Solution: Learn to shop!
This takes some practice. When traveling, buy foods in bulk and either ship or carry them home. Do it right, and the costs are still worth it, and the quality is many times better. Keep the house stocked with staples that many meals can be made with. Mail order dry goods and specialty ingredients on websites that will give you free shipping. I love when I can keep a “shopping list” online, and just go back and check off what I need. Sometimes there is recurring delivery available of items that I like to keep in the house. I also like to support my local stores, although because of high prices it is mostly for perishables such as dairy, and fruit and vegetables from the Saturday market.
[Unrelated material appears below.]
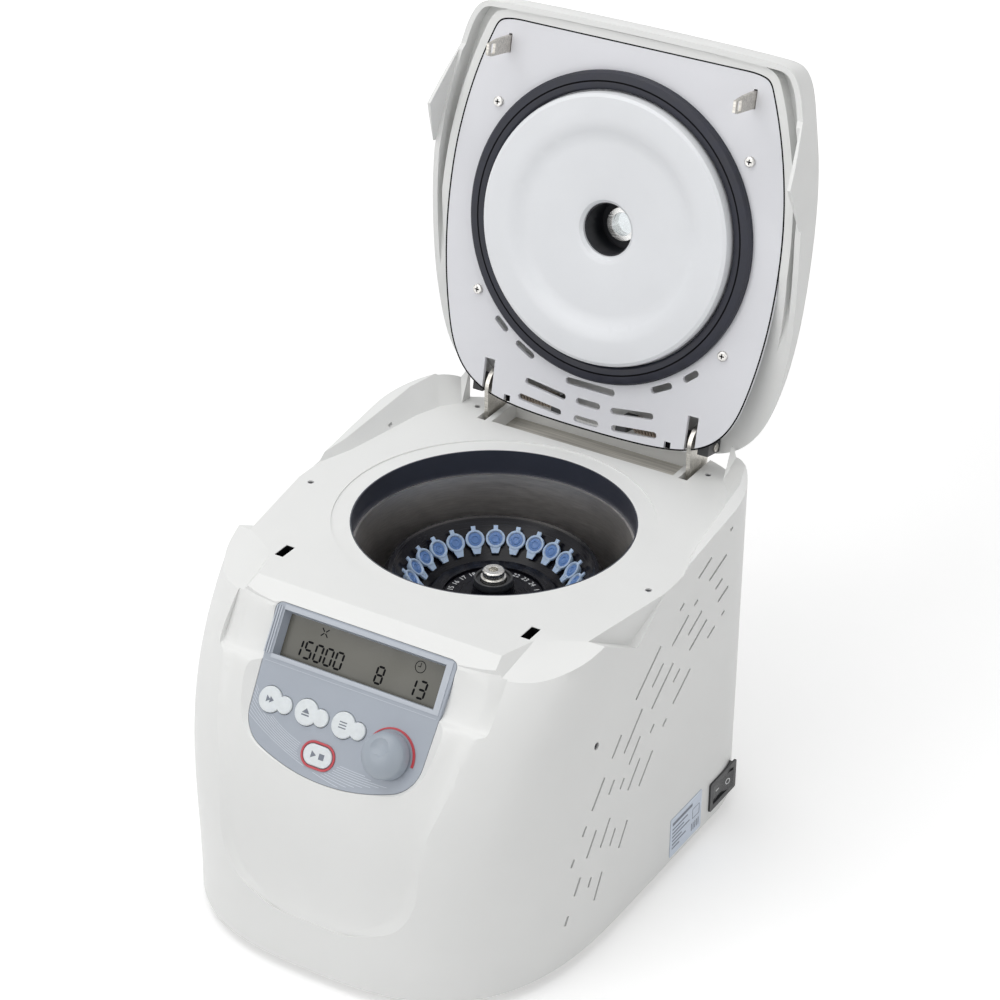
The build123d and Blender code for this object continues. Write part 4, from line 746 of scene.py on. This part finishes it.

Do you face similar challenges where you live?
Obstacle Three: Lack of, limited, and/or expensive fresh fruit and vegetables.
A bundle of asparagus in my town is over eight dollars. There are no fresh herbs except for basil and cilantro, and even then only sometimes. Usually, the only fresh mushrooms are the white basic kind. It is more expensive to try and eat as healthy as possible, and I think that this may be true in most places. What a shame, that in our country it is cheaper to eat in a way that will make you slow and sick.
Solution: Learn to grow!
To supplement a sorry fresh food situation, we are forced to learn to grow. And maybe even raise, as in chickens or a goat. Many home farming projects end up in disaster and disappointment, but patience will result in some crops taking off. If you have one thousand cherry tomatoes, they can be slow-roasted, made into sauce and frozen, and given away to like-minded people, who will at some point in time have a miracle crop of their own and remember your kindness. Learn to fish if you are not opposed to it, and all of a sudden you will know other people with the same hobby. If you don't have a yard, you can sprout your own sprouts in a few days!
Learning to run an efficient and bountiful kitchen takes time, patience, and practice. It is getting to know your area, its climate, and its offerings, and learning to supplement other necessities in the most economical way possible. It is a rich and rewarding learning experience. Soon, people will be asking you for advice on cooking, shopping, and growing!